After COSC and Chronofiable testing, the final stage of FQF certification is the Fleuritest. Here, the watch spends 24 hours strapped to the Fleuritest machine, which simulates the wearing cycle of a watch on a person’s wrist over 24 hours. Throughout all of this, the watch must keep time to an accuracy of 0 to +5 seconds.
While the FQF seal is probably the most complete testing procedure available, it is only used by four brands, the same ones which set up the foundation in 2001 – Chopard, Bovet, Parmigiani and Vaucher, a movement maker that is the sister company of Parmigiani. This limits the appeal and prestige of the seal.
Poincon de Geneve
Passed into law in 1886, the Poincon de Geneve, or Geneva Seal, is the oldest watch certification standard in existence. Conceived to protect Genevan watchmakers from unscrupulous copycats making low-quality timepieces, the Poincon de Geneve has since evolved into a mark of quality used only by high-end, Geneva-based watchmakers, so much so that it is widely regarded as the most prestigious mark of quality.
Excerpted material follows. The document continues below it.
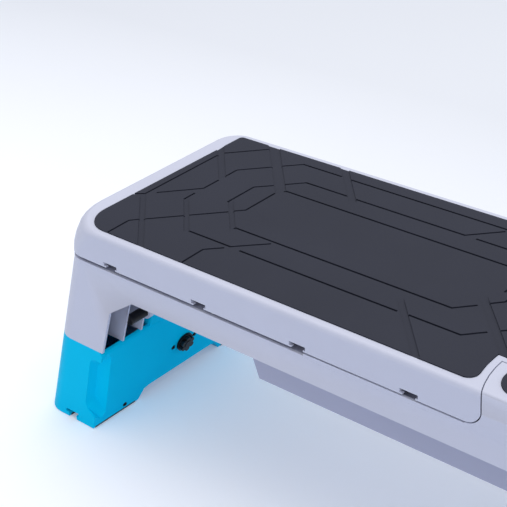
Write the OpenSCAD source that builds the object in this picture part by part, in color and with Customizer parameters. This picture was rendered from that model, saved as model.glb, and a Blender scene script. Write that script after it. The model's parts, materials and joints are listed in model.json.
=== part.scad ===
// Workout deck: a low step that turns into a bench.
// X runs along the deck, Y across it, Z up. The origin is on the floor under the deck's middle.

/* [Heights] */
// Height of a folding leg, floor to the foot that rests on it
leg_h = 153; // [148:1:156]
// Height of the grey foot below the side rail
foot_h = 111; // [110:1:116]
// Height of the side rail, from its lower edge to the seam under the lid
rail_h = 40; // [37:0.5:46]
// Seam between the side rail and the lid
seam_gap = 2.5; // [2:0.1:4]
// How much lower the rail's edge lies from the lid's end to its lifting step
edge_drop = 3; // [2:0.5:4]
// Height of the lid's skirt up to its rim
lid_h = 47; // [44:0.5:56]

/* [Deck] */
// Length of the deck at its top
deck_l = 1050; // [1046:1:1090]
// Width of the deck at its top
deck_w = 354; // [346:1:380]
// Radius of the deck's corners, seen from above
corner_r = 38; // [32:1:40]
// Radius to which the two front corners open at the rim
rim_front_r = 80; // [60:1:86]
// Lean of the end walls, in degrees
end_lean = 19.5; // [19:0.1:20]
// Draft of the side walls, in degrees
side_draft = 1; // [0.6:0.1:1.4]
// Wall of the grey and blue mouldings
wall = 4; // [3.4:0.1:4.4]
// Rounding of the rim where it meets an end
rim_end_r = 8; // [6:1:12]
// Rounding of the rim along a side
rim_side_r = 6; // [4:0.5:8]
// Height over which the rim rounds
rim_drop = 8; // [6:0.5:9]

/* [Mats] */
// Thickness of the tread mats
mat_t = 4; // [3:0.5:5]
// How far a mat stands above the rim
mat_proud = 1.5; // [0.5:0.5:2]
// Rim left bare at an end
mat_end_inset = 32; // [28:1:38]
// Rim left bare along a side
mat_side_inset = 13; // [10:0.5:16]
// Radius of the mats' front corners
mat_r = 45; // [36:1:50]
// Radius of the mats' back corners
mat_back_r = 6; // [4:0.5:8]
// Gap round a mat in its recess
mat_gap = 0.4; // [0.2:0.1:0.8]

/* [Lid and seat] */
// Length of the seat block that stays fixed, along a side
seat_l = 350; // [340:1:360]
// How much further the seam runs towards the lid beside the tongue
seam_bow = 15; // [10:1:20]
// Half width of the lid's tongue
tongue_hw = 113; // [108:1:118]
// Reach of the tongue from the seam at a side to the hinge axis
tongue_reach = 77; // [70:1:90]
// Radius of the barrel at the end of the tongue
barrel_r = 13.5; // [12:0.5:14]
// Seam between the lid and the seat block
thin_gap = 1.6; // [1.4:0.1:2]
// Radius of the lid's lower corner at the seat block
lid_corner_r = 22; // [16:1:28]
// Diameter of the lid's hinge pin
hinge_pin_d = 10; // [8:0.5:12]
// How deep the underside ribs of the lid are
rib_h = 12; // [8:1:14]

/* [Band slots] */
// Distance from one slot to the next
slot_pitch = 168.2; // [160:0.2:172]
// First slot's distance from the end of the deck
slot_first = 98.4; // [92:0.2:110]
// Width of a slot's bar
slot_w = 26; // [22:0.5:30]
// Height of a slot's bar
slot_h = 5.5; // [5:0.5:7]
// Width of a slot's stem
slot_stem_w = 18.5; // [14:0.5:20]
// Height of a slot's stem
slot_stem_h = 2; // [1.5:0.5:3]

/* [Feet] */
// Height where an end wall starts to lean
kink_drop = 55.5; // [54:0.5:58]
// Width of a foot at its lower edge
foot_w = 106.9; // [104:0.1:108]
// Height of the straight inner edge of a foot
foot_edge_h = 78; // [72:1:84]
// How far that edge runs inwards over its height
foot_edge_run = 29; // [26:1:34]
// How far the inner edge runs on until it meets the rail
foot_arch_run = 50.5; // [48:0.5:56]
// Thickness of the ribs inside a foot
rib_t = 3; // [2.5:0.5:4]
// Outer rib pair, distance from the middle
rib_out_y = 138.5; // [134:0.5:142]
// Inner rib pair, distance from the middle
rib_in_y = 102; // [98:0.5:106]

/* [Folding legs] */
// Lean of a leg's inner face, in degrees
inner_lean = 17; // [16.6:0.1:17.4]
// Clearance of the folded leg above the low stance's floor
fold_lift = 1.4; // [1.2:0.1:1.8]
// Distance from the folded leg's outer corner to the hinge
hinge_reach = 124; // [123:0.2:124.6]
// Diameter of a leg's hinge rod
rod_d = 12; // [10:0.5:13]
// Radial clearance of a turning or sliding fit
run_fit = 0.08; // [0.04:0.01:0.1]
// Rounding of a leg's upper inner edge
shoulder_r = 7; // [6.4:0.1:8]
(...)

For many decades, the Geneva Seal was solely concerned with decorative aspects of the movement. This meant that if the components were finished to the right standards, the resulting movement would have the Geneva Seal, whether it was reliable or not. And to obtain the seal, a sample movement had to be submitted for certification, after which all movements in the series would receive the seal, without any subsequent inspections to ensure that the quality was consistent.
A big blow to the Geneva Seal came in 2009, when Patek Philippe, arguably the grandest of all Genevan watchmaking houses, dropped the seal after more than a century of using it on its timepieces. The brand replaced it with an in-house Patek Philippe Seal which was more stringent than the Geneva Seal at the time.
In response to criticism, Timelab, a non-profit body backed by the Geneva Cantonal government, which administers the Geneva Seal, announced sweeping changes in the shape of a new set of more rigorous standards in 2011 that finally helped put its criteria on a par with the certification’s public perception.